Quindi l’accoglienza dei profughi non è un’emergenza, ma è a tutti gli effetti un nuovo ‘trend’…
Assolutamente non è un’emergenza. E’ un trend, ma non è nuovo. L’immigrazione è sempre esistita, nella storia dell’umanità. Si tratta solo di trovare il meccanismo giusto per attuarla in modo corretto in relazione con il tempo attuale e le esigenze delle società.
Esiste una ‘ricetta’ per risolvere il problema ‘accoglienza’?
Non mi soffermo sulle responsabilità che dovrebbero essere della Comunità Europea, sugli errori nella gestione governativa, sulla totale assenza di un ruolo della Regione: aspetti che meriterebbero un approfondimento serio, se non altro perché tutti finiscono per scaricarsi sulle nostre spalle di amministratori locali, sui nostri territori. Mi fermo a livello locale e secondo me applicando lo Sprar sbroglieremmo molti nodi.
Ci spieghi….
I numeri ci dicono che se questo modello fosse fatto proprio da tutti i Comuni della provincia, non avremmo oggi difficoltà ad accogliere le 1500 persone presenti, con un intervento che le pratiche attivate nel territorio dell’Alto Vicentino dimostrano ampiamente virtuoso ed efficace (confermate da quanto accade in modo ancora più capillare nel vicino Trentino Alto Adige, tanto per fare un altro esempio). Sul territorio abbiamo due modelli che coesistono: lo Sprar e il protocollo d’accoglienza, che si sovrappongono. Per noi sottoscrittori del protocollo è incomprensibile ed inaccettabile che esistano ancora due modelli paralleli, quello della gestione prefettizia e quello dello Sprar, che in certi momenti sembrano quasi impermeabili.
Lei ha richiamato il Prefetto a rispettare il numero di due profughi ogni mille abitanti, per dare accoglienza diffusa senza turbare la comunità….

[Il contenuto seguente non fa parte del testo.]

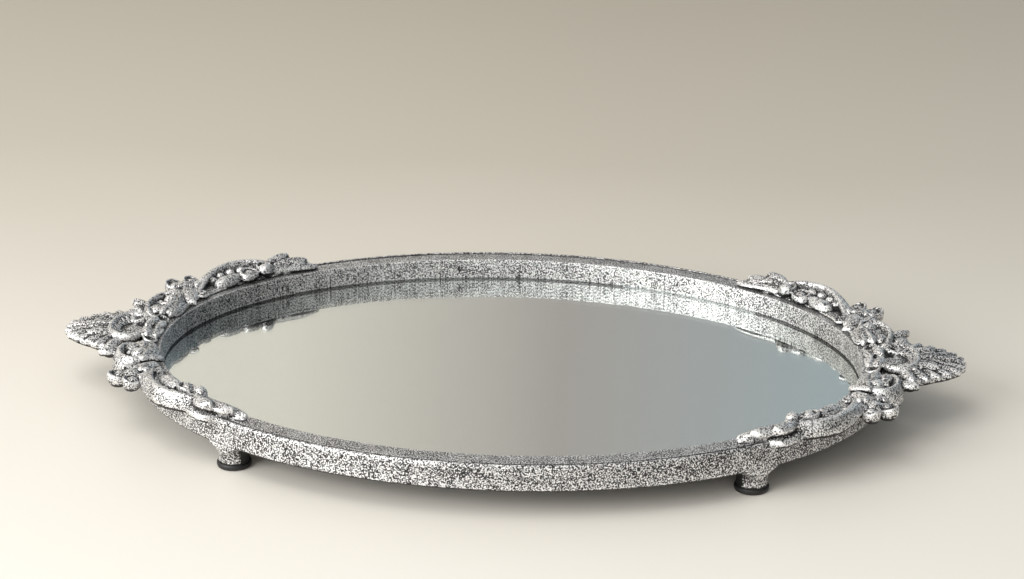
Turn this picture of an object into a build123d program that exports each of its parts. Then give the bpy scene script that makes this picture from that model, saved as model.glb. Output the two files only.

Certamente. Lo Sprar e il protocollo funzionano là dove vengono rispettati tutti i parametri. Mi auguro che si elabori un modo d’azione unico. A breve ci sarà un nuovo bando che riguarda il progetto Sprar e spero non ‘scappi’. L’Accoglienza è possibile, ed è efficace, se fatta con intelligenza e responsabilità.